-- AIM --
Every line that includes the word "from" is to be listed.

-- GIVEN RECORDS --
— START —

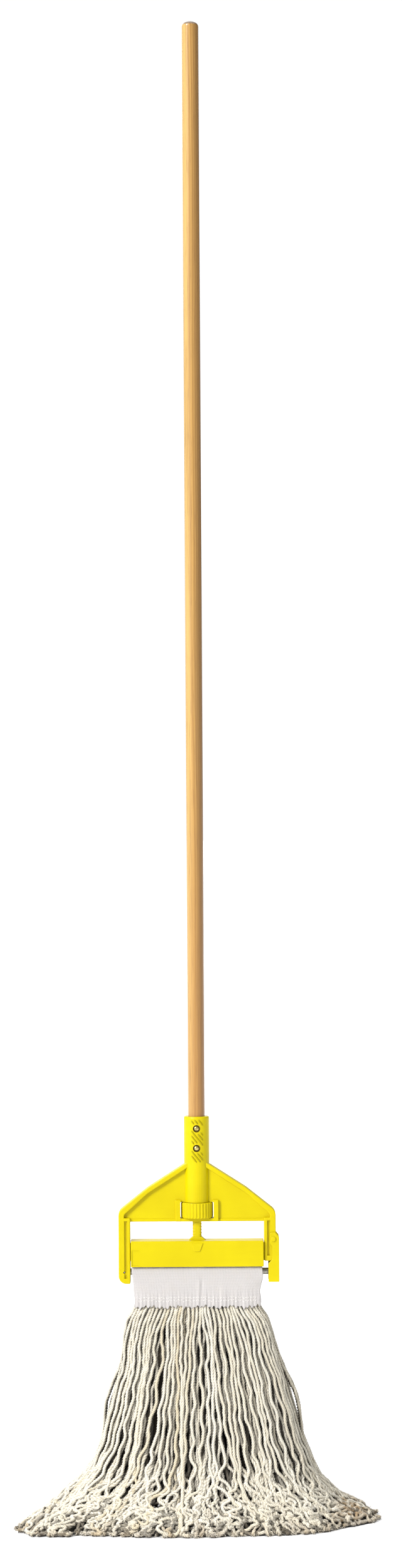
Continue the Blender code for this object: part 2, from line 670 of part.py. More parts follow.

— END —
— START —

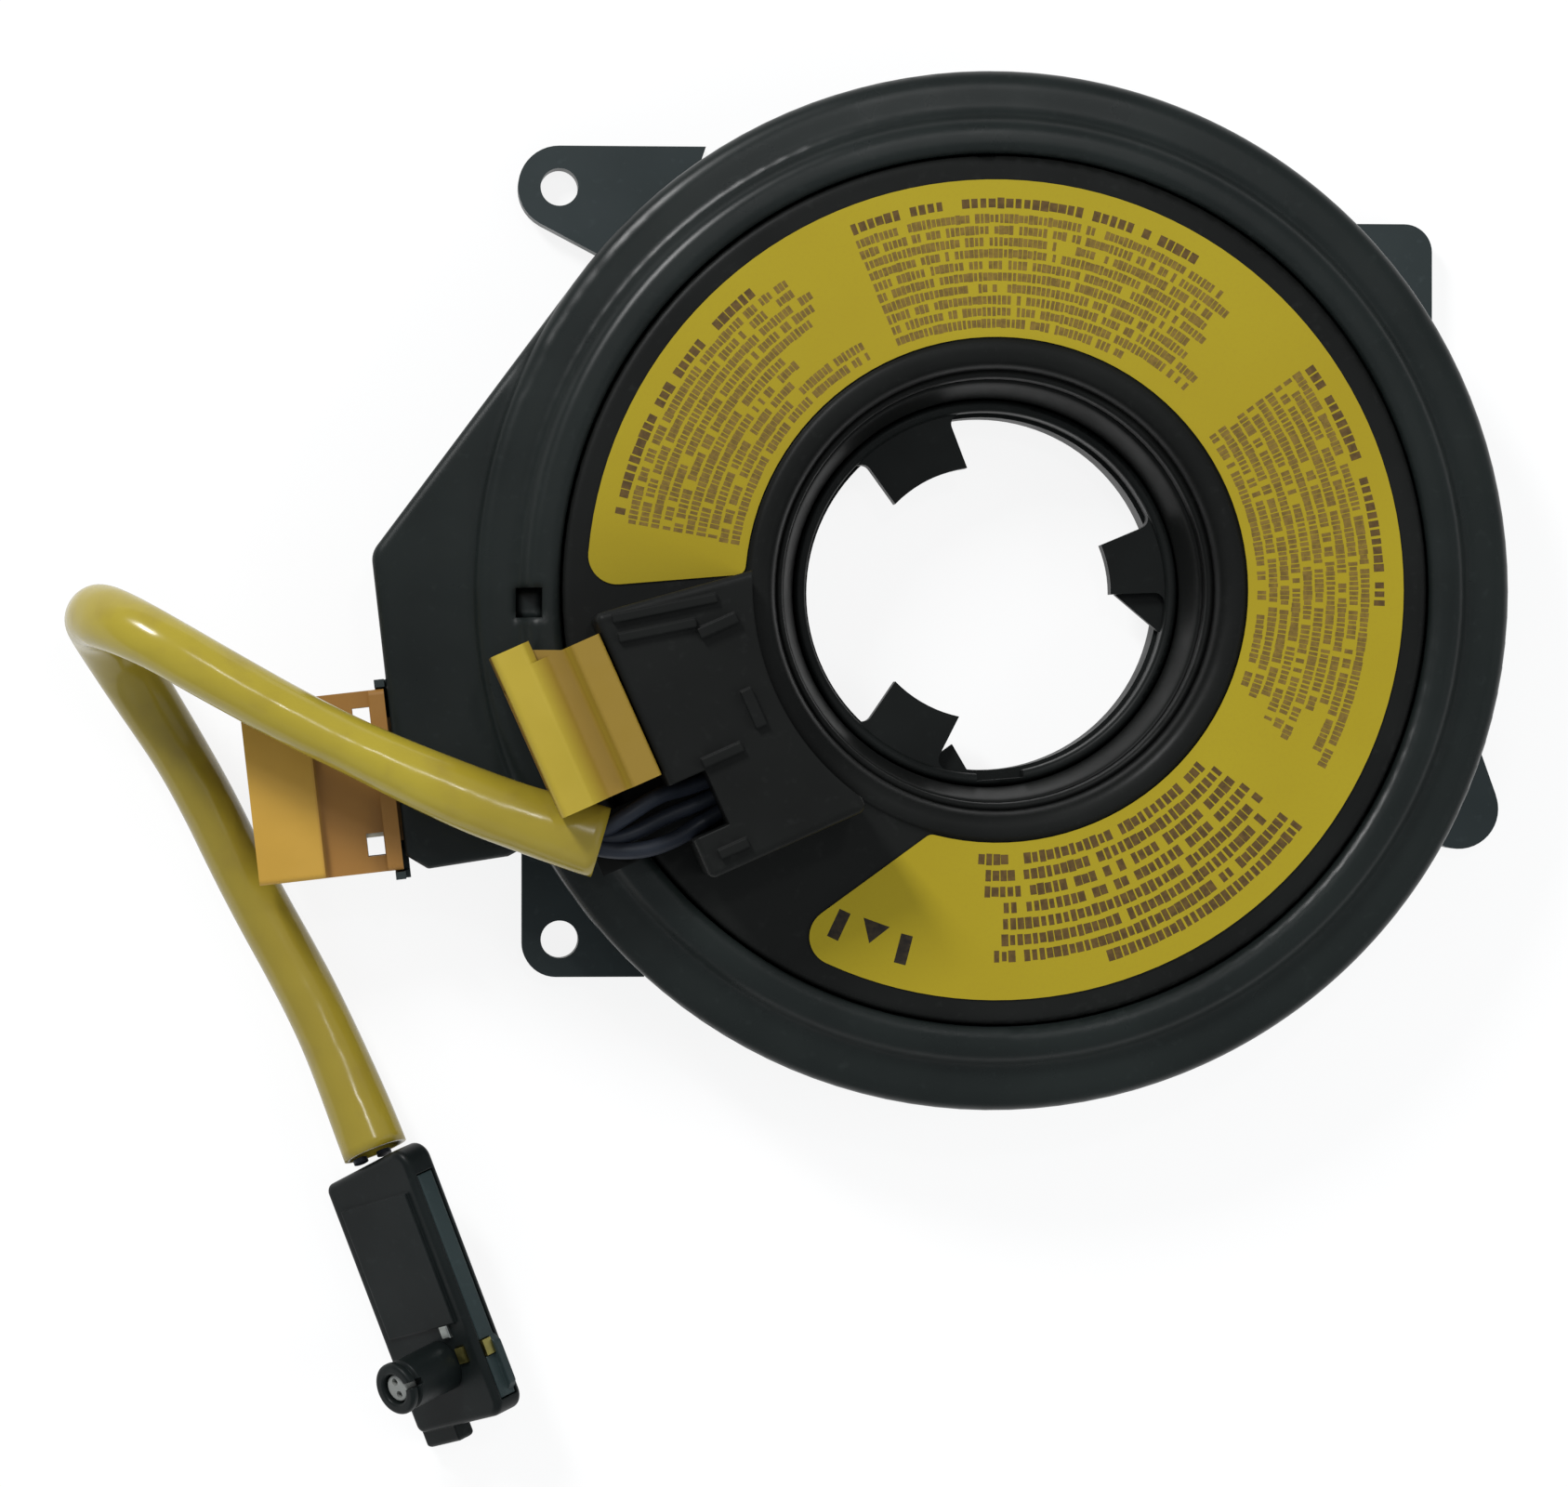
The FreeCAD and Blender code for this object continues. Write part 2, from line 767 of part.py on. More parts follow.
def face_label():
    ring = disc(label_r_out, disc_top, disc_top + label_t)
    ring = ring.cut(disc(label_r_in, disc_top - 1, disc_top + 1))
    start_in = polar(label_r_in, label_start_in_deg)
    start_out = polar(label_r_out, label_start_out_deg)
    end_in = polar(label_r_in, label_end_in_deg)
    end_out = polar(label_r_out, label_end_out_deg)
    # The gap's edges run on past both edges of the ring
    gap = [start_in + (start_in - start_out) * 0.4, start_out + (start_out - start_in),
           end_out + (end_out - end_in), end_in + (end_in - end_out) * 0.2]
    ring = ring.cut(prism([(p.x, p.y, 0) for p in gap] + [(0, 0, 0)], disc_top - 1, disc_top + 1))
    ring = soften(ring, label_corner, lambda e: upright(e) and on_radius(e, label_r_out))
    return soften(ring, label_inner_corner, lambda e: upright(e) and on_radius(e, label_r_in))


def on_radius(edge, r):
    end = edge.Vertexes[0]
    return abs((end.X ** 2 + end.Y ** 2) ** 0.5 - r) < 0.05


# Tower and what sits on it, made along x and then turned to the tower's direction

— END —
— START —

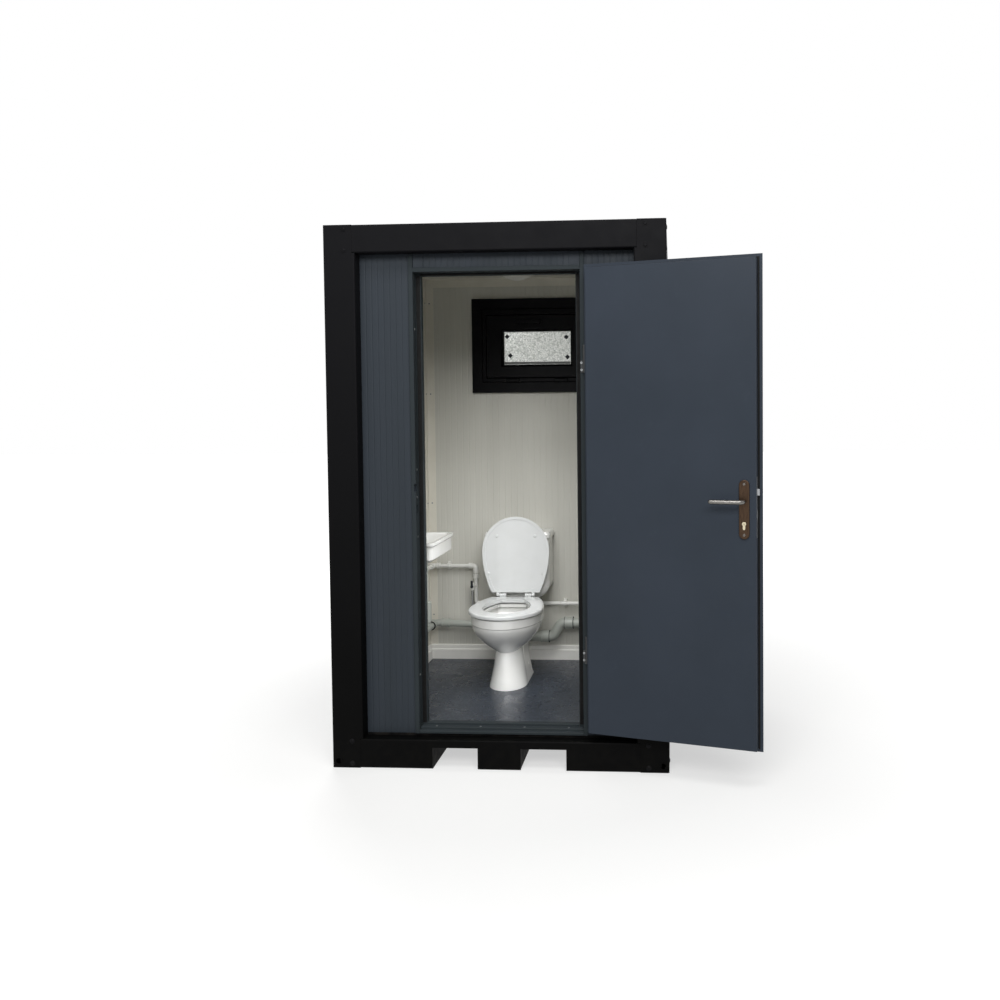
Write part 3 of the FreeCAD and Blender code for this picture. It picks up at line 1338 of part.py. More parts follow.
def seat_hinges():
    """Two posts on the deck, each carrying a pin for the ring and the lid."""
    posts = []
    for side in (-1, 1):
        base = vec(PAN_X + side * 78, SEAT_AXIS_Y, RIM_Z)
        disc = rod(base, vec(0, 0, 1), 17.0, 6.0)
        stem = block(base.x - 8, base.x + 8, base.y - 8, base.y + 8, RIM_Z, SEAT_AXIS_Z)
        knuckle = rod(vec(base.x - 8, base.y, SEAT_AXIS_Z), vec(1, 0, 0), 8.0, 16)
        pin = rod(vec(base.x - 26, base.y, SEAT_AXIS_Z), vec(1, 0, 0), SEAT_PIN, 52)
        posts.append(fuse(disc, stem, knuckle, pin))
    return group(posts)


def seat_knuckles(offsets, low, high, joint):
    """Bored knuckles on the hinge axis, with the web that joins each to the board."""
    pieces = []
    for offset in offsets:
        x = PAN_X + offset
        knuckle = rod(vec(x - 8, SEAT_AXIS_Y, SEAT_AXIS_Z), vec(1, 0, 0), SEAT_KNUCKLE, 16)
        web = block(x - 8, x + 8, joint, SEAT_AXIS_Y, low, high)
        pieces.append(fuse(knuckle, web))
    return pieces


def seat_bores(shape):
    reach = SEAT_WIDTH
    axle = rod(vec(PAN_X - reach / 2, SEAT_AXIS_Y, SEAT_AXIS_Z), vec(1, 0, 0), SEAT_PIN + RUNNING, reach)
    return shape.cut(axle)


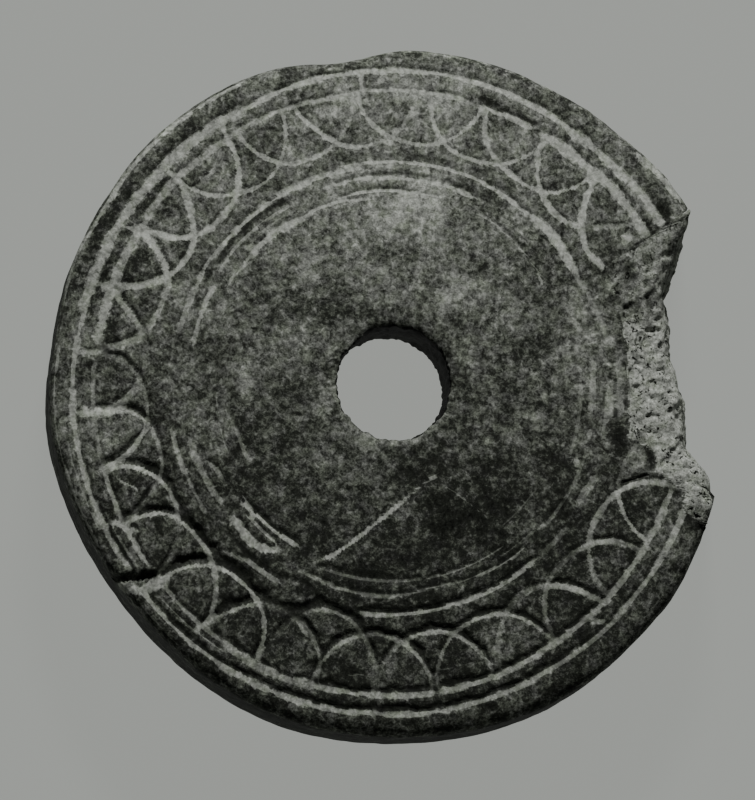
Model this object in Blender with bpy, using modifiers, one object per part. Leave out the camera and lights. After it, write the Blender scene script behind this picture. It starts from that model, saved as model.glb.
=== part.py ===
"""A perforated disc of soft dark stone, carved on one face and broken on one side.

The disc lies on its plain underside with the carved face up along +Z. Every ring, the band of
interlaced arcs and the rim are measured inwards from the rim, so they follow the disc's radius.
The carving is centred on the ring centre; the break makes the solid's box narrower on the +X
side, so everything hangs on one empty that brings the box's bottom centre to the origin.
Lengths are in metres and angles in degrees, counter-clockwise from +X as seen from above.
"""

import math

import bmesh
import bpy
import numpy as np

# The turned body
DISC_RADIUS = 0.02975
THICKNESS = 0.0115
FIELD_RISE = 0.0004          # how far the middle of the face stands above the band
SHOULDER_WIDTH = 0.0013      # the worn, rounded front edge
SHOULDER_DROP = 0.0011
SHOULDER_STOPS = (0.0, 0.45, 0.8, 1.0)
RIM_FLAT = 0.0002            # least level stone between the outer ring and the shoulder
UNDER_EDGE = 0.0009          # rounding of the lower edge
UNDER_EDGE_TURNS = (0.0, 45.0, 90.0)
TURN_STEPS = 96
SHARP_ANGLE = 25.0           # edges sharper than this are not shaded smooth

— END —

-- OUTPUT --
Continue the Blender code for this object: part 2, from line 670 of part.py. More parts follow.
The FreeCAD and Blender code for this object continues. Write part 2, from line 767 of part.py on. More parts follow.
Model this object in Blender with bpy, using modifiers, one object per part. Leave out the camera and lights. After it, write the Blender scene script behind this picture. It starts from that model, saved as model.glb.
interlaced arcs and the rim are measured inwards from the rim, so they follow the disc's radius.
Lengths are in metres and angles in degrees, counter-clockwise from +X as seen from above.